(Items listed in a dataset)
——

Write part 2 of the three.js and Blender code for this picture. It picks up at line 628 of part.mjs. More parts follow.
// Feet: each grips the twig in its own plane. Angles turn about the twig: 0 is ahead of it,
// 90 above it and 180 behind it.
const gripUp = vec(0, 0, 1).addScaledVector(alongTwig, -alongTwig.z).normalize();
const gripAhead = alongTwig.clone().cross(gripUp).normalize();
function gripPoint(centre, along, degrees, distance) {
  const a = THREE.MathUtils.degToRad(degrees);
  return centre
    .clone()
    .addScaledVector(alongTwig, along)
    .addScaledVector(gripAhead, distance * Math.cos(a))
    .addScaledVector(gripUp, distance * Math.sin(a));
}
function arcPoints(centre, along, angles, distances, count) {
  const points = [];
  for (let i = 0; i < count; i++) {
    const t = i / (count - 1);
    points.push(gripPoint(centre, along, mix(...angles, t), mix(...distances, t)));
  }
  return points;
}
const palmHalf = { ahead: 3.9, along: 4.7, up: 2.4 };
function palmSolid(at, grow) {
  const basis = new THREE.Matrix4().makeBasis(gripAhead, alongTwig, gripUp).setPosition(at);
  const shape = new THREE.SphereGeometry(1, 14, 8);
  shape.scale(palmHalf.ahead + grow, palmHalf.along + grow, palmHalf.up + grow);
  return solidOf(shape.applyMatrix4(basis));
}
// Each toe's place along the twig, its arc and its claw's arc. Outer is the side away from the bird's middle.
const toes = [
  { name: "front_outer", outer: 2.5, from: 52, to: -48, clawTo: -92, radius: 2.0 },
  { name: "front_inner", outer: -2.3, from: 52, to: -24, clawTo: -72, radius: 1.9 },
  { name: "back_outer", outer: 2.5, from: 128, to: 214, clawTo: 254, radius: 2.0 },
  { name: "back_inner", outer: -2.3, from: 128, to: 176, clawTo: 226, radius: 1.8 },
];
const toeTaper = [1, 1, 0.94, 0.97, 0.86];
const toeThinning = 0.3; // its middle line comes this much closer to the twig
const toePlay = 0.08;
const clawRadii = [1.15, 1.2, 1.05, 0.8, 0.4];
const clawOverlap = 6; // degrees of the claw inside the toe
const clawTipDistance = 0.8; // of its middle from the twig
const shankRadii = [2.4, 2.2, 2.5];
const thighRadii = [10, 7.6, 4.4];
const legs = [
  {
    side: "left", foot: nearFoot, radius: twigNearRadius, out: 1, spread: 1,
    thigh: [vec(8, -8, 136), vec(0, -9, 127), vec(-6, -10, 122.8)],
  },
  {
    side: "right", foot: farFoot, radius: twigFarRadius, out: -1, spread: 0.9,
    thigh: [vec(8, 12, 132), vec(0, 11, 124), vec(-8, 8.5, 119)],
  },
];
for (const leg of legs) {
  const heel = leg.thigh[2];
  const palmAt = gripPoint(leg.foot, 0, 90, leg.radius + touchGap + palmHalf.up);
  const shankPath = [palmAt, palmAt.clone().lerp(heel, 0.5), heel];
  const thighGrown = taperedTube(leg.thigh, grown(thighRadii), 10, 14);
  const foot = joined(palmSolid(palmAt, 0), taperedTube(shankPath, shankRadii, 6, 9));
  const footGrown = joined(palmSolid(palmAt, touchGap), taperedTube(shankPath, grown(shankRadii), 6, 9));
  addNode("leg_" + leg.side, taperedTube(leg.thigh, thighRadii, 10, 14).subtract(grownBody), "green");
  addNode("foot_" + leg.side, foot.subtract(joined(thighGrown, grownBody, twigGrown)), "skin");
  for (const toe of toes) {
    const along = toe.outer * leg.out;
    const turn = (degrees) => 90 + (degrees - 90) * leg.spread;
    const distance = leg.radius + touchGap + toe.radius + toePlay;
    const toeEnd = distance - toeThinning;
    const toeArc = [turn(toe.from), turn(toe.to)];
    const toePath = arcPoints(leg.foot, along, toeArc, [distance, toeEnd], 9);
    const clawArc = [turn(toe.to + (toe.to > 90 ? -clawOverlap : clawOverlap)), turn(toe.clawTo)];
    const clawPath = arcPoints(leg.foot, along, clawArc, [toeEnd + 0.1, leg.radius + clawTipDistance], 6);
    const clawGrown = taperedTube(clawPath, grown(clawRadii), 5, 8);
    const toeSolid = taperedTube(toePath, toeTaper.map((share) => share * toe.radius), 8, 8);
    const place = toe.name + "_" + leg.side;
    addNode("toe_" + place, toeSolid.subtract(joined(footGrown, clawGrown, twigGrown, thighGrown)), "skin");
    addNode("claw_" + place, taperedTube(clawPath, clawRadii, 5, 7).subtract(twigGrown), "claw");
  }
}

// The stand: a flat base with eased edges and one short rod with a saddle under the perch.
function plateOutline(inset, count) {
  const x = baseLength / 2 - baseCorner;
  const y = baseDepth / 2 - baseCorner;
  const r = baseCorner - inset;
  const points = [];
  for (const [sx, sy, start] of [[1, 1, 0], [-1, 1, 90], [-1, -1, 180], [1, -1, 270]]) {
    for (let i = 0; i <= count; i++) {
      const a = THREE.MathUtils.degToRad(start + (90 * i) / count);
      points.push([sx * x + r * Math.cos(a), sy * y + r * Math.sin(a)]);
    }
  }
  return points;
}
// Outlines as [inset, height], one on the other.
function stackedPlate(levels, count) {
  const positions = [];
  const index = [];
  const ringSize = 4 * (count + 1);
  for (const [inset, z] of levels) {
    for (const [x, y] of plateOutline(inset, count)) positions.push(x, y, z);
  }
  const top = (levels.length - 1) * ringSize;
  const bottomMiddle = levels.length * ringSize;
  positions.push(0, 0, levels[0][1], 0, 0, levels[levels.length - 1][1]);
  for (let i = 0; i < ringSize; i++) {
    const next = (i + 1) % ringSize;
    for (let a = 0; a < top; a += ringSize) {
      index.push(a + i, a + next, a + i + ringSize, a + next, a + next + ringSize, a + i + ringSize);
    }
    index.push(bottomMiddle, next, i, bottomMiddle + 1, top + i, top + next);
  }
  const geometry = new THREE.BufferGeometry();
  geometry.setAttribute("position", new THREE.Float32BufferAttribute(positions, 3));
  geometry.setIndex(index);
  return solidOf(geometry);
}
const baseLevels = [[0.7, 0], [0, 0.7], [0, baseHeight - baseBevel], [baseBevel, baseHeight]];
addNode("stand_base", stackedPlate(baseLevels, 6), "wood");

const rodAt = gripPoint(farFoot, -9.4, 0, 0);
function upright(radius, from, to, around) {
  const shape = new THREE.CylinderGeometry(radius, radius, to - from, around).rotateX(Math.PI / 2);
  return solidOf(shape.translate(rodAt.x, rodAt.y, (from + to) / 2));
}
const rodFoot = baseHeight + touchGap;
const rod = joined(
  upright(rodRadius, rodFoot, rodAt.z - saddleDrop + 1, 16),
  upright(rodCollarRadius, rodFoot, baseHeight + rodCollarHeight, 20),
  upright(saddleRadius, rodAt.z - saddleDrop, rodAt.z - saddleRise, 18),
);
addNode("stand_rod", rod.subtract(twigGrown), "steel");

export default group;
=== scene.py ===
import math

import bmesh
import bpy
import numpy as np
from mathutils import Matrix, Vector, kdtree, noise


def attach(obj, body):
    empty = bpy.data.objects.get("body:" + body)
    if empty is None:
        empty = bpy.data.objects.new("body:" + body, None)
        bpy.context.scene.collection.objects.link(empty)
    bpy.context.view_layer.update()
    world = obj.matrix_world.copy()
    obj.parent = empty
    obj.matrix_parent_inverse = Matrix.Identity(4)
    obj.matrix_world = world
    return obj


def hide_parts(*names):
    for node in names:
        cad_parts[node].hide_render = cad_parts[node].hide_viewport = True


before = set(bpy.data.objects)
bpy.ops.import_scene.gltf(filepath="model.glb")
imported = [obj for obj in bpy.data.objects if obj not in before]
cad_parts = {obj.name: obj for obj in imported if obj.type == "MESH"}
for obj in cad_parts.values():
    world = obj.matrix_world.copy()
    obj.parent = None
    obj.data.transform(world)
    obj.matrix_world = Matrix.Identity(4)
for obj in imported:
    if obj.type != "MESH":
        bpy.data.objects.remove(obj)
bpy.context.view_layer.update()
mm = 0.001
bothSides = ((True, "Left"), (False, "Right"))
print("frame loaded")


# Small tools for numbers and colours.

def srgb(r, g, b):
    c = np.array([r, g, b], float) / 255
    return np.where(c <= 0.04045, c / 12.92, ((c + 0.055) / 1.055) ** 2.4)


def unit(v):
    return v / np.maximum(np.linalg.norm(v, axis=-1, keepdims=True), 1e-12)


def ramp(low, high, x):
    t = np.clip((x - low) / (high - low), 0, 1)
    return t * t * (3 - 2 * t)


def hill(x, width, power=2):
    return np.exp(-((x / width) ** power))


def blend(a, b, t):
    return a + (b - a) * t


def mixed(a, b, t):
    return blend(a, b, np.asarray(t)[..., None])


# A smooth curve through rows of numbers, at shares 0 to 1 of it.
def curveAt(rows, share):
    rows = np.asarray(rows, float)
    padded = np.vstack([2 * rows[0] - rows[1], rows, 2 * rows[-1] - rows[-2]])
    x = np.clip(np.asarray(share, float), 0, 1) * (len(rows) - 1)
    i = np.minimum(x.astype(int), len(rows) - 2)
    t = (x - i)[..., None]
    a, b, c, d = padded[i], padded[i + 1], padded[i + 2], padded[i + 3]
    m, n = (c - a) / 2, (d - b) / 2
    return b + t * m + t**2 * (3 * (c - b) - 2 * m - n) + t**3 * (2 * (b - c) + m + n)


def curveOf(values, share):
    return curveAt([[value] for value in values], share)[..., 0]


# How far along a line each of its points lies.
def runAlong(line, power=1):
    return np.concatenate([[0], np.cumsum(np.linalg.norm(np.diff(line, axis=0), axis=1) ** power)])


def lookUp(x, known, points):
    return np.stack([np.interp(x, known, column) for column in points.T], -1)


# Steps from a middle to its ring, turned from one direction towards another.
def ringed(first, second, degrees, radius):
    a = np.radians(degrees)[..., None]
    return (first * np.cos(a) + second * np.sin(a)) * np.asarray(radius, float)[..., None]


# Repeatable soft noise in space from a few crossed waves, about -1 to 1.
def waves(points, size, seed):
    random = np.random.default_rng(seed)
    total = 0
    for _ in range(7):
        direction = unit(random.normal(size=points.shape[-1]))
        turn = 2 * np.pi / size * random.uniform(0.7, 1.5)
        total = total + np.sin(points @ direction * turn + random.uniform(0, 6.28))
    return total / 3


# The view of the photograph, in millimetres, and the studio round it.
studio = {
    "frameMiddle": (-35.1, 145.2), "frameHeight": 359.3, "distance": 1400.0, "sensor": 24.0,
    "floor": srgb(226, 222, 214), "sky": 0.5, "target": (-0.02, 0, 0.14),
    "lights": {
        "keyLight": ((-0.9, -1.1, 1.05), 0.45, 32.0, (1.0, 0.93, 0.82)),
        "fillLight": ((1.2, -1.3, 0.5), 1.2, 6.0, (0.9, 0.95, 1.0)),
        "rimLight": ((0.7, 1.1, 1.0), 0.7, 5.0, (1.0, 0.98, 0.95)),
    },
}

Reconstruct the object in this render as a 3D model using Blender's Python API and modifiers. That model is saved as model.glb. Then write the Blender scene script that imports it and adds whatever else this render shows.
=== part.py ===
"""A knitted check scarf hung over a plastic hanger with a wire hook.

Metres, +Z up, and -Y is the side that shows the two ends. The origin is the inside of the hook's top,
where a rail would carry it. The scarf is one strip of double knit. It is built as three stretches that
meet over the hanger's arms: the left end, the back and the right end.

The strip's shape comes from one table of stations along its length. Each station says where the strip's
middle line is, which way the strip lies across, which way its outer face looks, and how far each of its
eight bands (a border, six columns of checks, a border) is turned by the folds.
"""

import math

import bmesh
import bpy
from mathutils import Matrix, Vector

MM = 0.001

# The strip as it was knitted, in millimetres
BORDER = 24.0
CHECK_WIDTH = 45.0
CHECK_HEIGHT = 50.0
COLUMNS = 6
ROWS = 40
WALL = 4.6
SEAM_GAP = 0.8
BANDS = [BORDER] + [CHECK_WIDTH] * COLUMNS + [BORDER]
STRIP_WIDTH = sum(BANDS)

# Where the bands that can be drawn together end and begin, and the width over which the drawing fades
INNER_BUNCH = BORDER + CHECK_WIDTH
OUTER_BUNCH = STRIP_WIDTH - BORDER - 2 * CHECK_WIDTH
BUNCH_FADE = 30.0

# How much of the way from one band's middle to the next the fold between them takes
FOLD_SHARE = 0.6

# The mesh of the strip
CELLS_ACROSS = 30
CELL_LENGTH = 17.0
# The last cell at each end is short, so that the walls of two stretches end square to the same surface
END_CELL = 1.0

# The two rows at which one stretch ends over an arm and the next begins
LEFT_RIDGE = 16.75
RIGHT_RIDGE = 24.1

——

Nothing beyond the lines starting at the line containing "const rodAt = gripPoint(farFoot, -9.4, 0, 0);" and ending at the line containing "for node in" is to be reproduced; reproduce those lines exactly, both ends included.

const rodAt = gripPoint(farFoot, -9.4, 0, 0);
function upright(radius, from, to, around) {
  const shape = new THREE.CylinderGeometry(radius, radius, to - from, around).rotateX(Math.PI / 2);
  return solidOf(shape.translate(rodAt.x, rodAt.y, (from + to) / 2));
}
const rodFoot = baseHeight + touchGap;
const rod = joined(
  upright(rodRadius, rodFoot, rodAt.z - saddleDrop + 1, 16),
  upright(rodCollarRadius, rodFoot, baseHeight + rodCollarHeight, 20),
  upright(saddleRadius, rodAt.z - saddleDrop, rodAt.z - saddleRise, 18),
);
addNode("stand_rod", rod.subtract(twigGrown), "steel");

export default group;
=== scene.py ===
import math

import bmesh
import bpy
import numpy as np
from mathutils import Matrix, Vector, kdtree, noise


def attach(obj, body):
    empty = bpy.data.objects.get("body:" + body)
    if empty is None:
        empty = bpy.data.objects.new("body:" + body, None)
        bpy.context.scene.collection.objects.link(empty)
    bpy.context.view_layer.update()
    world = obj.matrix_world.copy()
    obj.parent = empty
    obj.matrix_parent_inverse = Matrix.Identity(4)
    obj.matrix_world = world
    return obj


def hide_parts(*names):
    for node in names:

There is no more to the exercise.